Although Marsh reported a 1% drop in revenues in the fourth quarter of 2006, Michael G. Cherkasky, MMC's president and chief executive officer, said in a statement that new business revenues at Marsh "were the highest they have been since the first half of 2004."

"A number of nagging concerns" remain about MMC, though, Mr. Small said in a report. Among other things, "retentions are unlikely to return to pre-2004 levels" at Marsh given the trend of buyers putting their business to bid more frequently and seeking multiple brokers to handle their accounts, he said.

Marsh's biggest competitor, Aon, had "a rocky year" in 2006, but it did "end well," noted Keefe, Bruyette & Woods' Mr. Gallant.
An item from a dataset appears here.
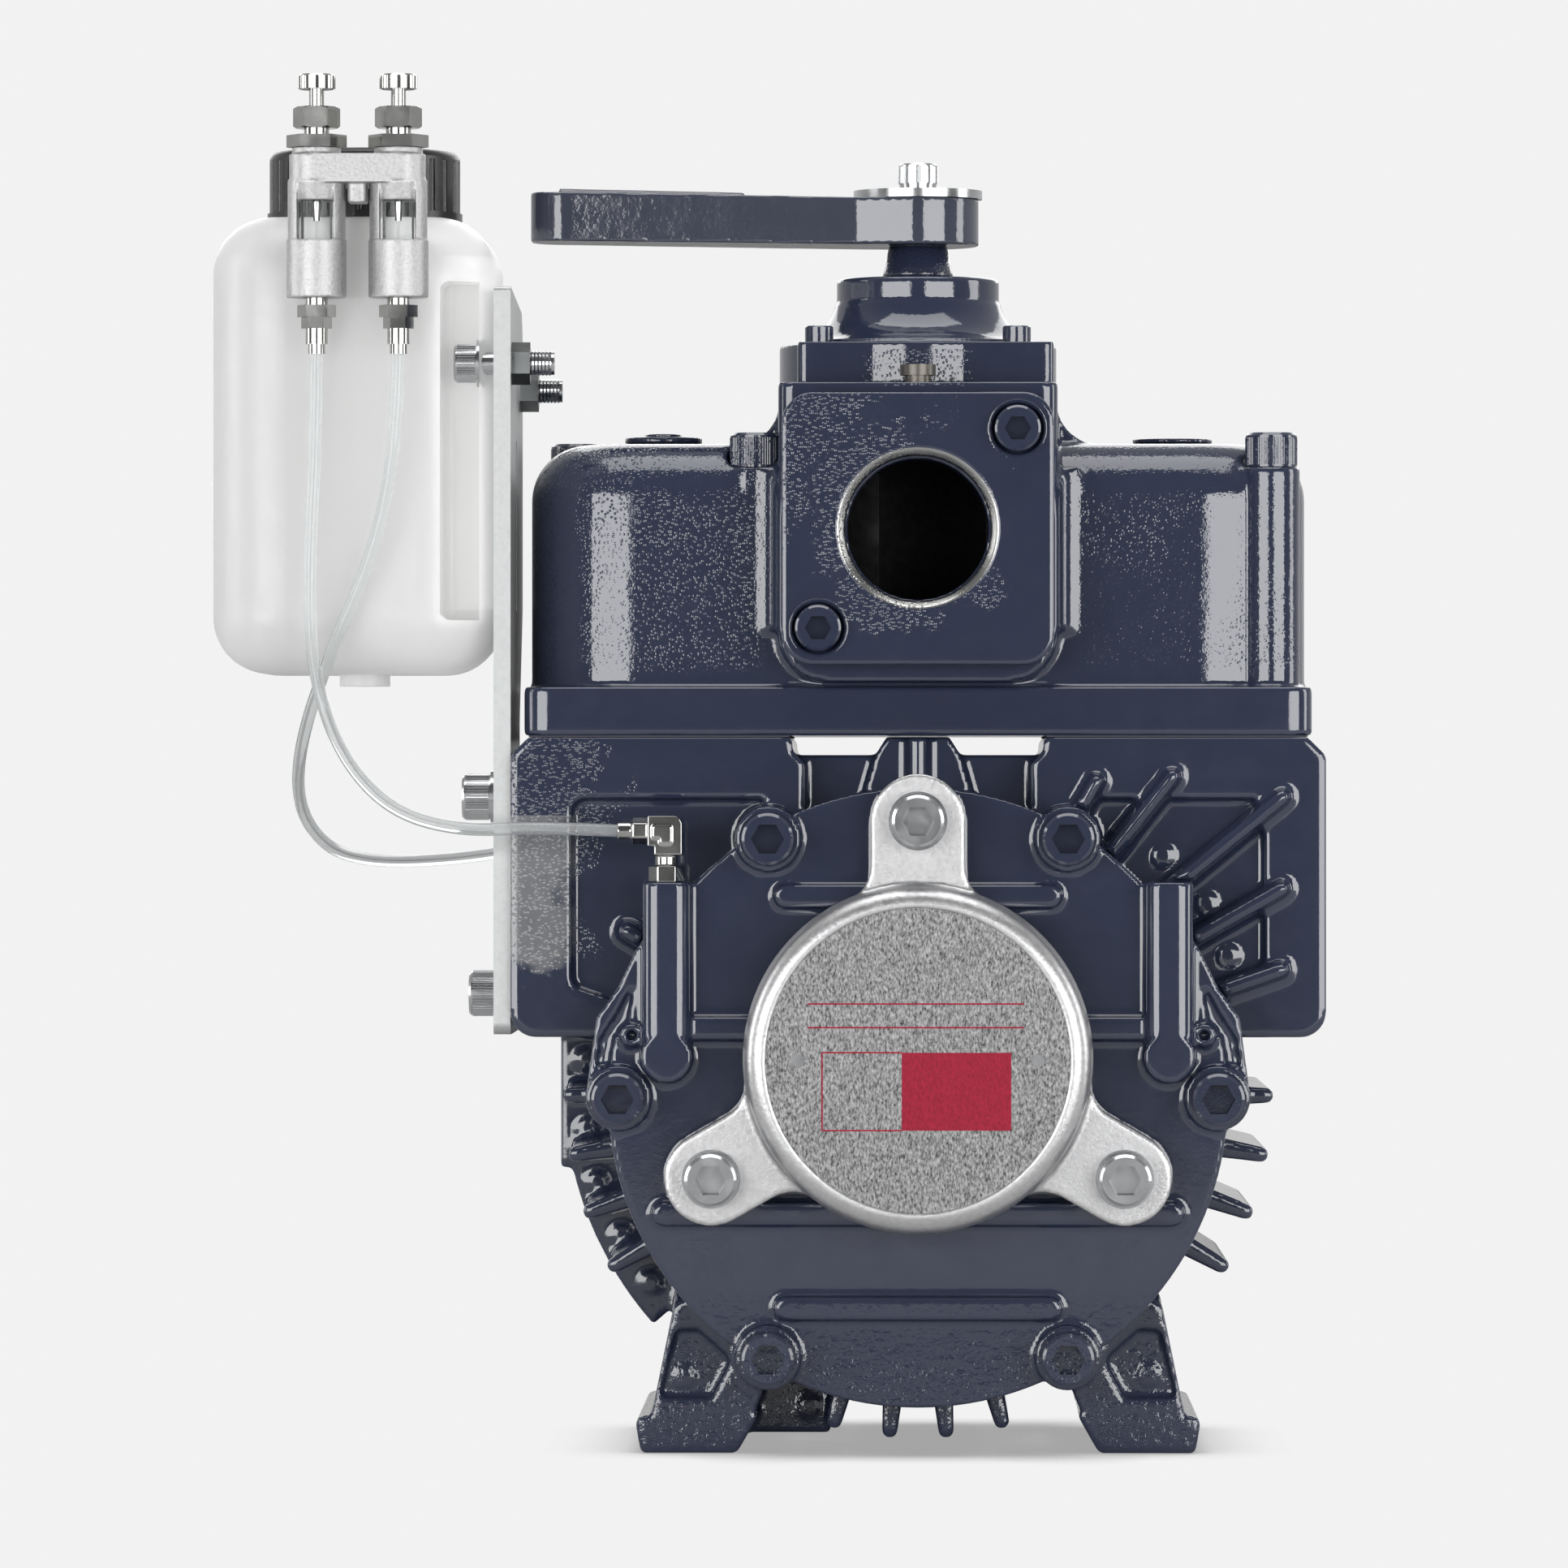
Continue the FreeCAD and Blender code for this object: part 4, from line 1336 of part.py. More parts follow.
def elbow():
    """The angle fitting on a cover's oil gallery: hex, upright neck, elbow and tube nut."""
    x, y, h = -GALLERY_X, -COVER_FACE - ELBOW_INSET, ELBOW_HALF
    stem = rod_z(x, y, ELBOW_STEM_R, GALLERY_TOP - ELBOW_STEM_L, GALLERY_TOP + 1)
    hexagon = stand(regular(NUT_SIDES, ELBOW_HEX, ELBOW_HEX_H), (x, y, GALLERY_TOP), (0, 0, 1))
    neck = rod_z(x, y, ELBOW_NECK_R, GALLERY_TOP + ELBOW_HEX_H - 0.6, ELBOW_Z - 3)
    low = ELBOW_Z - h - ELBOW_ARM
    block = prism_y([(x - h - 1.3, ELBOW_Z - h), (x - h + 0.9, ELBOW_Z - h), (x - h + 0.9, low),
                     (x + h + 0.2, low), (x + h + 0.2, ELBOW_Z + h), (x - h - 1.3, ELBOW_Z + h)],
                    y - h, y + h, [0, 0, 0, 0, ELBOW_ROUND_R, 0])
    pad = prism_y([(x - 4.8, ELBOW_Z - 2.5), (x - 2.3, ELBOW_Z - 2.5), (x - 2.3, ELBOW_Z - 4.4),
                   (x + 1.7, ELBOW_Z - 4.4), (x + 1.7, ELBOW_Z + 1.8), (x - 4.8, ELBOW_Z + 1.8)],
                  y - h - ELBOW_PAD_T, y - h + 1, 0.6)
    nut = stand(regular(NUT_SIDES, ELBOW_NUT, ELBOW_NUT_H), (x - 12, y, ELBOW_Z), (1, 0, 0))
    sleeve = rod_x(y, ELBOW_Z, ELBOW_SLEEVE_R, ELBOW_END_X, x - 11.9)
    body = fused([stem, hexagon, neck, block, pad, nut, sleeve])
    return cut(body, [rod_x(y, ELBOW_Z, FEED_BORE_R, ELBOW_END_X - 1, x)])


def tube(points, name):
    """A hose along straight runs joined by tangent arcs, each as large as its runs allow."""
    nodes = [V(*p) for p in points]
    edges = []
    radii = []
    start = nodes[0]
    for i in range(1, len(nodes) - 1):
        before = nodes[i - 1] - nodes[i]
        after = nodes[i + 1] - nodes[i]
        turn = math.pi - before.getAngle(after)
        back = 0.45 * min(before.Length, after.Length)
        r = back / math.tan(turn / 2)
        radii.append(round(r, 1))
        u, w = before.normalize(), after.normalize()
        bisector = (u + w).normalize()
        centre = nodes[i] + bisector * (r / math.cos(turn / 2))
        a, b = nodes[i] + u * back, nodes[i] + w * back
        edges.append(Part.LineSegment(start, a).toShape())
        edges.append(Part.Arc(a, centre - bisector * r, b).toShape())
        start = b
    edges.append(Part.LineSegment(start, nodes[-1]).toShape())
    path = Part.Wire(edges)
    along = (nodes[1] - nodes[0]).normalize()
    section = Part.Wire([Part.Circle(nodes[0], along, TUBE_R).toShape()])
    solid = path.makePipeShell([section], True, False)
    share = solid.Volume / (math.pi * TUBE_R ** 2 * path.Length)
    print(name, "length", round(path.Length, 1), "volume share", round(share, 4), "radii", radii)
    return solid


def screws_on_face(size, places, face, length):
    return Part.Compound([socket_screw(size, length, (x, -face, z), (0, -1, 0)) for x, z in places])


def pieces():
    """Every node of the pump with its shape."""
    out = {"pump_housing": housing()}
    cover = front_cover()
    out["front_end_cover"] = cover
    out["rear_end_cover"] = mirrored(cover)
    sheet = cut(cover_outline(-COVER_BACK, -HALF),
                [rod_y(0, CYL_Z, BORE_R, -COVER_BACK - 1, -HALF + 1)]
                + [rod_y(x, z, M12[0] + FIT_GAP, -COVER_BACK - 1, -HALF + 1)
                   for x, z in cover_screw_places()])
    out["front_cover_gasket"] = sheet
    out["rear_cover_gasket"] = mirrored(sheet)
    screws = screws_on_face(M12, cover_screw_places(), COVER_FACE + COVER_BOSS_RISE,
                            COVER_T + COVER_BOSS_RISE + GASKET_T + COVER_SCREW_GRIP)
    out["cover_screws"] = Part.Compound([screws, mirrored(screws)])
    out["front_bearing_cap"] = front_cap()
    out["rear_bearing_cap"] = rear_cap()
    seat = PAD_FACE + CAP_LOBE_T
    flat = Part.Compound([washer(M12[0] + FIT_GAP, CAP_WASHER_R, CAP_WASHER_T, (x, -seat, z), (0, -1, 0))
                          for x, z in cap_screw_places()])
    out["cap_washers"] = Part.Compound([flat, mirrored(flat)])
    screws = screws_on_face(M12, cap_screw_places(), seat + CAP_WASHER_T,
                            CAP_LOBE_T + CAP_WASHER_T + THREAD_GRIP)
    out["cap_screws"] = Part.Compound([screws, mirrored(screws)])
    plate_y0, plate_y1 = -CAP_FACE, -CAP_FACE + LABEL_T
    out["name_plate"] = cut(rod_y(0, ROTOR_Z, LABEL_R, plate_y0, plate_y1),
                            [rod_y(x * LABEL_RIVET_X, ROTOR_Z, RIVET_R, plate_y0 - 1, plate_y1 + 1)
                             for x in (-1, 1)])
    out["name_plate_rivets"] = Part.Compound([
        fused([rod_y(x * LABEL_RIVET_X, ROTOR_Z, RIVET_R, plate_y0 - 0.2, plate_y1 + 3),
               rod_y(x * LABEL_RIVET_X, ROTOR_Z, RIVET_HEAD_R, plate_y0 - RIVET_RISE, plate_y0)])
        for x in (-1, 1)])
    for end, word in ((-1, "front"), (1, "rear")):
        out[word + "_bearing_outer_ring"] = race(OUTER_RACE_R, BEARING_OUTER_R, end)
        out[word + "_bearing_inner_ring"] = race(BEARING_INNER_R, INNER_RACE_R, end)
        out[word + "_bearing_rollers"] = rollers(end)
    y0 = CAP_FACE - LABEL_T - SEAL_T
    out["shaft_seal"] = rod_y(0, ROTOR_Z, SEAL_R, y0, y0 + SEAL_T).cut(
        rod_y(0, ROTOR_Z, SHAFT_SEAL_R + RUN_GAP, y0, y0 + SEAL_T))
    out["rotor"] = rotor()
    out["drive_shaft"] = shaft()
    out["vanes"] = vanes()

    out["manifold"] = manifold()
    out["manifold_gasket"] = manifold_gasket()
    out["manifold_screws"] = Part.Compound([
        socket_screw(M12, STAY_SEAT - BOX_TOP + STAY_DEPTH, (x, y, STAY_SEAT), (0, 0, 1))
        for x, y in stay_places()])
    seat = DOME_TOP + PLUG_SEAT_RISE
    plugs = []
    for x, discs in ((-PLUG_X, LEFT_PLUG), (PLUG_X, RIGHT_PLUG)):
        stem = rod_z(x, 0, PLUG_BORE_R, DOME_TOP - DOME_WALL, seat + 0.5)
        plugs.append(fused([stem] + [rod_z(x, 0, r, seat, seat + rise) for r, rise in discs]))
    out["manifold_plugs"] = Part.Compound(plugs)
    flange, gasket, screws = front_port_flange(), front_port_gasket(), port_screws()
    out["front_port_flange"] = flange
    out["rear_port_flange"] = turned_about(flange)
    out["port_gaskets"] = Part.Compound([gasket, turned_about(gasket)])
    out["port_screws"] = Part.Compound([screws, turned_about(screws)])
    out["valve_cover"] = valve_cover()
    out["valve_cover_gasket"] = valve_cover_gasket()
    out["valve_cover_screws"] = Part.Compound([
        socket_screw(M6, LID_T + 10, (LID_SCREW * x, LID_SCREW * y, LID_LOW + LID_T), (0, 0, 1))
        for x in (-1, 1) for y in (-1, 1)])
    out["stem_seal"] = washer(SPINDLE_R + RUN_GAP, STEM_SEAL_R, STEM_SEAL_T,
                              (0, 0, LID_TOP - STEM_SEAL_T), (0, 0, 1))
    ledge = -(BODY_FACE_Y + LID_FRONT) / 2
    out["gauge_plug"] = fused([rod_z(0, ledge, GAUGE_HOLE_R, BODY_TOP - GAUGE_DEPTH + 1, BODY_TOP + 1)]
                              + [rod_z(0, ledge, r, BODY_TOP + low, BODY_TOP + high)
                                 for r, low, high in GAUGE_PLUG])
    out["valve_rotor"] = valve_rotor().cut(rod_z(0, 0, M8[0] + FIT_GAP, LEVER_TOP - 20, LEVER_TOP + 1))
    out["valve_lever"] = lever()
    out["lever_washer"] = lever_washer()
    out["lever_screw"] = lever_screw()

    out["bracket_plate"] = bracket_plate()
    face = PLATE_X - PLATE_WASHER_T
    length = PLATE_T + PLATE_WASHER_T + PLATE_SCREW_GRIP
    out["bracket_screws"] = Part.Compound([socket_screw(M10, length, (face, y, z), (-1, 0, 0))
                                           for y, z in PLATE_SCREWS])
    out["bracket_washers"] = Part.Compound([
        washer(M10[0] + FIT_GAP, PLATE_WASHER_R, PLATE_WASHER_T, (PLATE_X, y, z), (-1, 0, 0))
        for y, z in PLATE_SCREWS])
    out["bottle_washers"] = Part.Compound([
        washer(M8[0] + FIT_GAP, BOTTLE_WASHER_R, BOTTLE_WASHER_T, (TAB_X, y, z), (-1, 0, 0))
        for y, z in BOTTLE_SCREWS])
    length = BOTTLE_WASHER_T + BOTTLE_TAB_T + PLATE_T + BOTTLE_SCREW_END
    out["bottle_screws"] = Part.Compound([
        socket_screw(M8, length, (TAB_X - BOTTLE_WASHER_T, y, z), (-1, 0, 0)) for y, z in BOTTLE_SCREWS])
    flats, height = BOTTLE_NUT
    nut = regular(NUT_SIDES, flats, height).cut(Part.makeCylinder(M8[0] + FIT_GAP, height))
    out["bottle_nuts"] = Part.Compound([stand(nut, (PLATE_X + PLATE_T, y, z), (1, 0, 0))
                                        for y, z in BOTTLE_SCREWS])
    out["oil_bottle"] = oil_bottle()
    out["bottle_cap"] = bottle_cap()
    out["oiler_block"] = oiler_block()
    out["sight_glasses"] = sight_glasses()
    out["drip_nozzles"] = drip_nozzles()
    out["needle_glands"] = Part.Compound([gland(x) for x in OILER_X])
    for x, word in zip(OILER_X, ("left", "right")):
        out[word + "_needle"] = needle(x)
        out[word + "_knob"] = knob(x)
    out["feed_fittings"] = Part.Compound([feed_fitting(x) for x in OILER_X])
    out["elbow_fittings"] = Part.Compound([elbow(), mirrored(elbow())])
    out["front_oil_tube"] = tube(FRONT_TUBE, "front_oil_tube")
    out["rear_oil_tube"] = tube(REAR_TUBE, "rear_oil_tube")
    return out


def main():
    os.makedirs("parts", exist_ok=True)
    for name, shape in pieces().items():
        shape.exportStep("parts/" + name + ".step")


main()
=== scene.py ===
import bpy
import json
import math
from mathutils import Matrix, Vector


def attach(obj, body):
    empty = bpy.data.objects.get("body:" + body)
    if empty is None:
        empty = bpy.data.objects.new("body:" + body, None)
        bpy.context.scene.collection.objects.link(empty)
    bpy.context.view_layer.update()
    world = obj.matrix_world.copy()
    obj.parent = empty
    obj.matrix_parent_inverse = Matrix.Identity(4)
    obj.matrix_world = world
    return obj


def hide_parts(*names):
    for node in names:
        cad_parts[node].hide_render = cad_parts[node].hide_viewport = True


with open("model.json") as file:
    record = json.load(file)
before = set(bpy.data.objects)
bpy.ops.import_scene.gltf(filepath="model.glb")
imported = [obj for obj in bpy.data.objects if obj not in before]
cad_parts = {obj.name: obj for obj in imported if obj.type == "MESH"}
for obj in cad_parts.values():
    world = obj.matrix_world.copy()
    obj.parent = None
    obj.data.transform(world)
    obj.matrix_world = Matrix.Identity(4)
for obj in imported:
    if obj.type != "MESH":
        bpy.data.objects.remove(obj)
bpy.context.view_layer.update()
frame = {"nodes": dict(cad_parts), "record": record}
record = frame["record"]

MM = 0.001
BODY_OF = {node: body for body, nodes in record["behaviour"]["bodies"].items() for node in nodes}
SLOT_OF = {part["node"]: part["material_slot"] for part in record["subparts"]}

# The photograph's frame: its side in pixels, pixels per millimetre at the front cover's face,
# the pixel row of the camera's height and the column of the pump's centre line.
PHOTO_PX = 1932
PX_PER_MM = 3.54
CENTRE_COLUMN = 1131
COVER_FACE_Y = -95.5 * MM
CAMERA_BACK = 3.4
CAMERA_Z = 234.5 * MM
SENSOR = 36.0
FAR_CLIP = 30

# The backdrop's tone to the eye, and the studio in the reflections: colour and place from front to rear.
BACKDROP = 0.888
STUDIO = (((0.16, 0.16, 0.165), 0.20), ((0.85, 0.85, 0.85), 0.90))
STUDIO_STRENGTH = 0.75

FLOOR_HALF = 12.0
FLOOR_DROP = 0.2 * MM
FLOOR_BOUNCE = (0.55, 0.55, 0.55)
SHADOW_REACH = 35 * MM
SHADOW_SAMPLES = 8
SHADOW_OPEN = (0.35, 1.0)
SHADOW_TONE = 0.42

# Each light's place, width, height and power. All of them aim at one point.
LIGHT_AIM = (0, 0, 0.26)
LIGHTS = {
    "soft_left": ((-1.20, -2.00, 0.34), 1.74, 0.95, 30),
    "soft_right": ((1.20, -2.00, 0.34), 1.74, 0.95, 30),
    "side_left": ((-2.3, -0.1, 0.6), 0.7, 1.5, 14),
    "side_right": ((2.3, -0.1, 0.6), 0.7, 1.5, 14),
    "soft_top": ((0, -0.3, 2.1), 1.8, 1.2, 20),
    "soft_back": ((0, 1.8, 1.2), 2.4, 1.2, 16),
}


def make_camera():
    """A level camera on the pump's centre line, turned a little left to frame it as the photograph does."""
    data = bpy.data.cameras.new("camera")
    camera = bpy.data.objects.new("camera", data)
    bpy.context.scene.collection.objects.link(camera)
    focal_px = PX_PER_MM / MM * CAMERA_BACK
    data.sensor_width = SENSOR
    data.lens = focal_px / PHOTO_PX * SENSOR
    turn = math.atan((CENTRE_COLUMN - PHOTO_PX / 2) / focal_px)
    camera.location = (0, COVER_FACE_Y - CAMERA_BACK, CAMERA_Z)
    camera.rotation_euler = (math.radians(90), 0, turn)
    data.clip_end = FAR_CLIP
    bpy.context.scene.camera = camera


def area_light(name, place, width, height, power):
    """A soft box that faces the common aim."""
    data = bpy.data.lights.new(name, "AREA")
    data.shape = "RECTANGLE"
    data.size, data.size_y = width, height
    data.energy = power
    light = bpy.data.objects.new(name, data)
    bpy.context.scene.collection.objects.link(light)
    light.location = place
    light.rotation_euler = (Vector(LIGHT_AIM) - Vector(place)).to_track_quat("-Z", "Y").to_euler()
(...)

There were "lots of changes" at the brokerage in 2006, the first full year with President and CEO Greg Case at the helm, Mr. Gallant said. Aside from selling much of its underwriting business, Aon put $167 million toward its three-year restructuring plan that is expected to result in a net reduction of about 3,600 employees and annualized savings of about $280 million by 2008.

"But the fourth quarter shows signs to be optimistic, I'd say," Mr. Gallant said, noting that while 2% organic growth is "weak" it is OK "considering the soft market." He also noted that Aon's operating margins "are starting to improve."

As for Gallagher, the world's fourth-largest broker reported "disappointing" fourth-quarter earnings, Mr. Small said in a written report. The "major reason for the miss was that expenses were $21.7 million higher than anticipated, while top-line growth was only marginally better than expected." He noted that higher expenses appear to be driven by acquisitions and staffing levels in the risk management segment.

Gallagher noted in its earnings release that pretax margins decreased in the quarter within its risk management segment "because we maintained our staffing levels in anticipation of higher reported claims--which did not occur."

On a positive note, Gallagher seems to have a very "robust pipeline" of acquisition candidates in the $3 million to $15 million in revenue range, Mr. Small said.